I thought from post 6 that you had understood, @MonsieurGonzalito jii: it seems that you had not? "baaNvrii" and "banvaarii" are two completely different words: written differently, pronounced differently, meaning differently. What's your confusion?


----------



## MonsieurGonzalito

littlepond said:


> What's your confusion?


I am not confused, @littlepond ji
I believe baaNvrii is being used in the song, and I understand it to be a different word than banvaarii.
I was just responding to @bakshink suggestion of it being banvaarii, which I would have found confusing given the surrounding grammar.


----------



## littlepond

MonsieurGonzalito said:


> I am not confused, @littlepond ji
> I believe baaNvrii is being used in the song, and I understand it to be a different word than banvaarii.
> I was just responding to @bakshink suggestion of it being banvaarii, which I would have found confusing given the surrounding grammar.
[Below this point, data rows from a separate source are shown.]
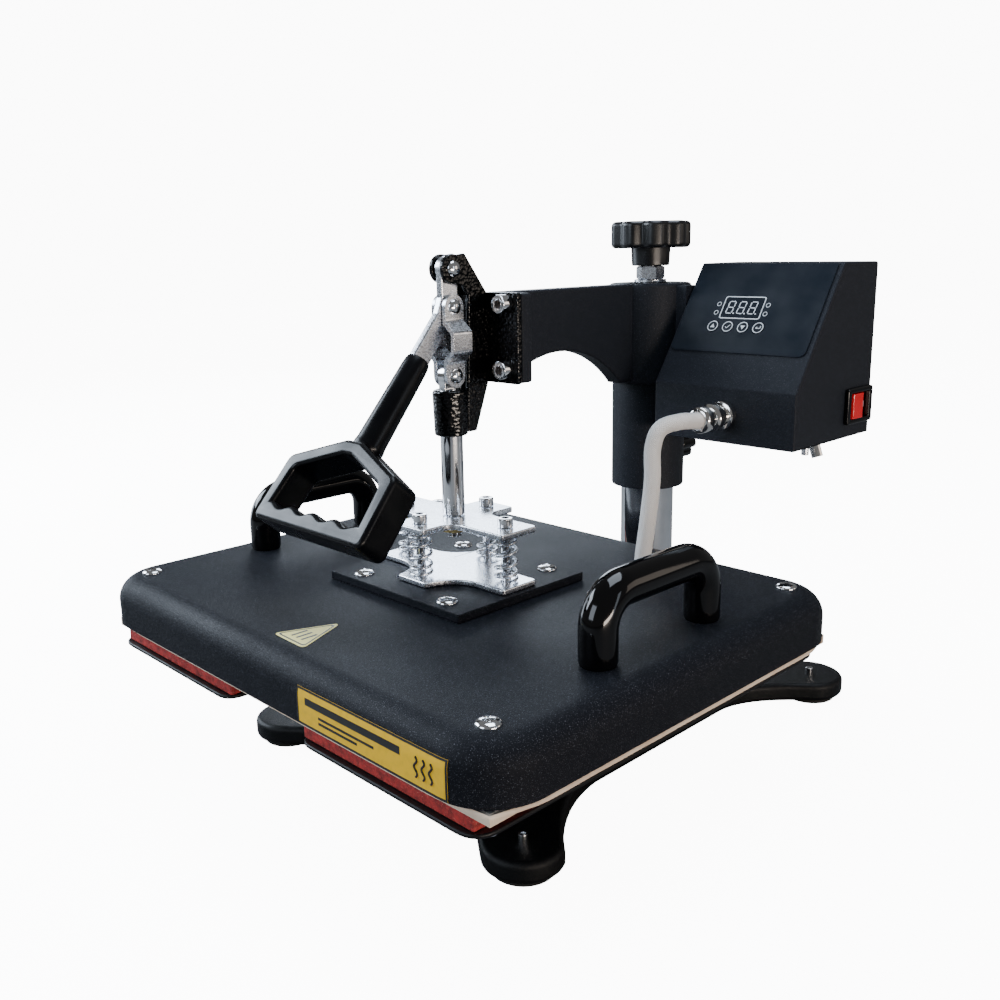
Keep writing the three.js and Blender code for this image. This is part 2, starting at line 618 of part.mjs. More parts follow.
// ---------------------------------------------------------------- upper platen
function coverBox(w, d, r, edge, z0, z1) {
  const full = extruded(roundedRect(w, d, r), z0 - 2 * edge, z1, { bevel: edge, bevelSteps: 3, curve: 4 });
  return cut(full, box(-w, w, -d, d, z0 - 3 * edge, z0));
}

function platenCover() {
  const { w, d, bottom, top, cornerR, edgeR, wall } = COVER;
  const outer = coverBox(w, d, cornerR, edgeR, bottom, top);
  const inner = coverBox(w - 2 * wall, d - 2 * wall, cornerR - wall, edgeR - wall, bottom - 1, top - wall);
  const heads = [];
  for (const x of [-SCREW_X, SCREW_X]) {
    for (const y of [-SCREW_Y, SCREW_Y]) {
      heads.push(panHead(x, y, top));
    }
  }
  const entry = post(LEAD_ENTRY.x, LEAD_ENTRY.y, LEAD_ENTRY.r, top - edgeR, top + 1, 24);
  return join(cut(outer, inner, entry), ...heads);
}

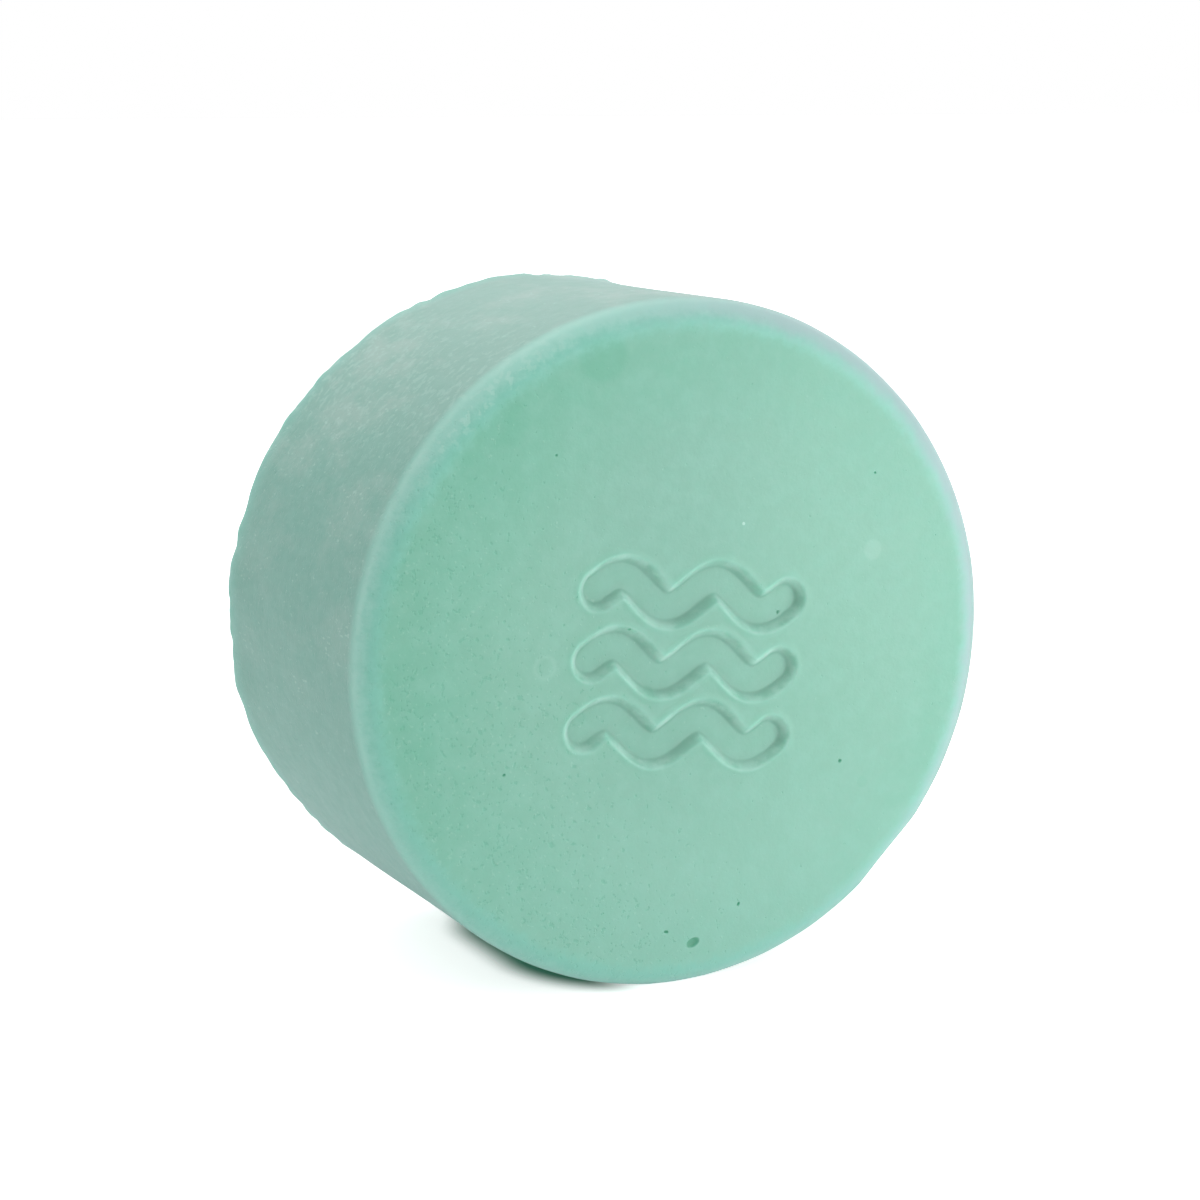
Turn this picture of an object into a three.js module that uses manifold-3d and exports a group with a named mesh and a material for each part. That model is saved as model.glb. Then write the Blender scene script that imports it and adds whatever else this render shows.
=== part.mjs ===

But @bakshink jii did say बांवरी (baaNvrii - the word exists both with and without nasal), not बनवारी (banvaarii).


----------



## MonsieurGonzalito

littlepond said:


> But @bakshink jii did say बांवरी (baaNvrii - the word exists both with and without nasal), not बनवारी (banvaarii).


Correct, sorry, I misunderstood his clarification.
So we are all in agreement:
- first 2 verses: crazed female
- final 2 verses: Radha and Krishna


----------